Let me also say that while Sir Edwin was a Victorian imperialist, he was also a great populariser of India’s civilizational legacy. He also translated the Hitopadesha, Gitagovinda and the Mahabharata, among other ancient Sanskrit texts.

And my book ends with the discovery of his great grandchildren in Bhopal with wonderfully syncretic names like Mohammed Michael Arnold and Farzana Arnold Siddiqui!

Is Buddha that emerges from Light of Asia’s long poem through the eyes of Sir Edwin Arnold any different from the civilizational understanding of what Buddha stands for the Indians?

That understanding itself has been based partly on The Light of Asia. Indians like Vivekananda, Tagore, Gandhi, Nehru, C.V. Raman and many others drew inspiration from it. Of course two great Indians — Dharmanand Kosambi and Dr. B.R. Ambedkar — had a different perspective on why Siddhartha sought enlightenment and why he chose the path of renunciation, which I have discussed in my book.

But both were keen students of the poem. I might add here that the poem provided the ammunition for a number of social revolutionaries battling caste orthodoxy first in south India and later in other parts of India. The poem have a completely different interpretation to the concept of nirvana that had till then been seen in a nihilistic, passive sense.

Why are you saying that Buddhism contained, “seeds of its own decline in its womb?” Why it did not get a popular support?

Incidentally, I said that in one of my interviews. My book is a biography of the poem and embedded in it is the biography of the poet who was a remarkable polyglot who translated Sanskrit, Persian, Arabic, Turkish and Japanese works in the late nineteenth century.

His 1885 translation of the Bhagavad Gita, for instance, became an abiding favourite of Mahatma Gandhi. I am neither a Buddhist nor a scholar of Buddhist history. So your question is not the subject matter of my book. Why Buddhism declined in India is a very complex question.

Buddha got appropriated by the Brahmins as an avatar of Vishnu by the 8th century CE perhaps because it was seen as a great threat. Buddhism was already in decline when Islam came to India. By the 12th century, it had all but disappeared.

How relevant is Light of Asia in the India of 2021?

The poem became a sensation and has endured for well over almost a century and a half because it focuses on the humanity of the Buddha and not his divinity. India is a divinity-surplus, humanity-deficit country. To that extent the poem has continued relevance.

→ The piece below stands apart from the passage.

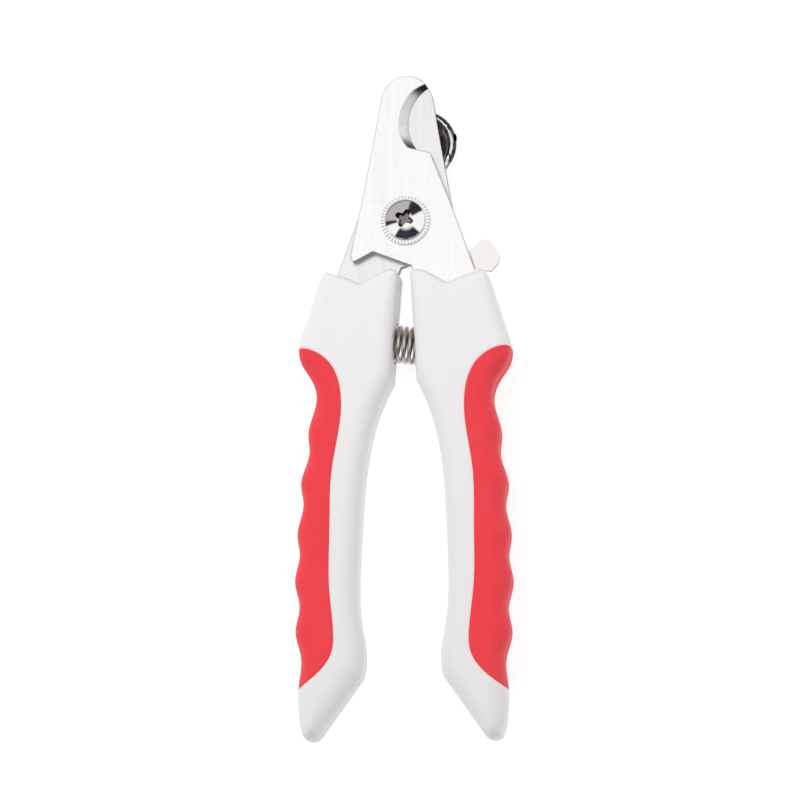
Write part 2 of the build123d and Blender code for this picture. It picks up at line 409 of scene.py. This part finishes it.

The system of personal ethics and morality that Buddha spoke about is relevant. Moreover, Siddhartha became the Buddha by not following a Buddha. His message was one of be your own lamp, be your own guide.

Talking about the current situation in the Congress party how do you see the way ahead after the defeats in Assam, West Bengal and Kerala?

I don’t quite see why you move away from The Light of Asia so suddenly to current day politics. Yes, of course, the Congress faces challenges and the defeats in Assam and Kerala were particularly shocking — even though in terms of vote-share the difference between the winner and loser is very, very small.

The complete wipe-out in West Bengal was also quite humiliating. The fact that the well-funded BJP juggernaut was halted and rolled back by Mamata Banerjee was great news but we should have not drawn a blank.

What are the differences you see in Prime Minister Narendra Modi of 2014 and Modi in 2021?

I see little difference. He continues to be ruthless and remorseless, a prisoner of his own megalomania and hubris. Nothing has changed both in the substance and style of governance. Self-promotion and self-glorification remains the be all and end all of whatever he does.

He is a man of such transparent insincerity that nice-sounding words like cooperative federalism, for example, have simply no meaning. In fact, he has wrecked all institutions of cooperative federalism and indeed of democracy itself.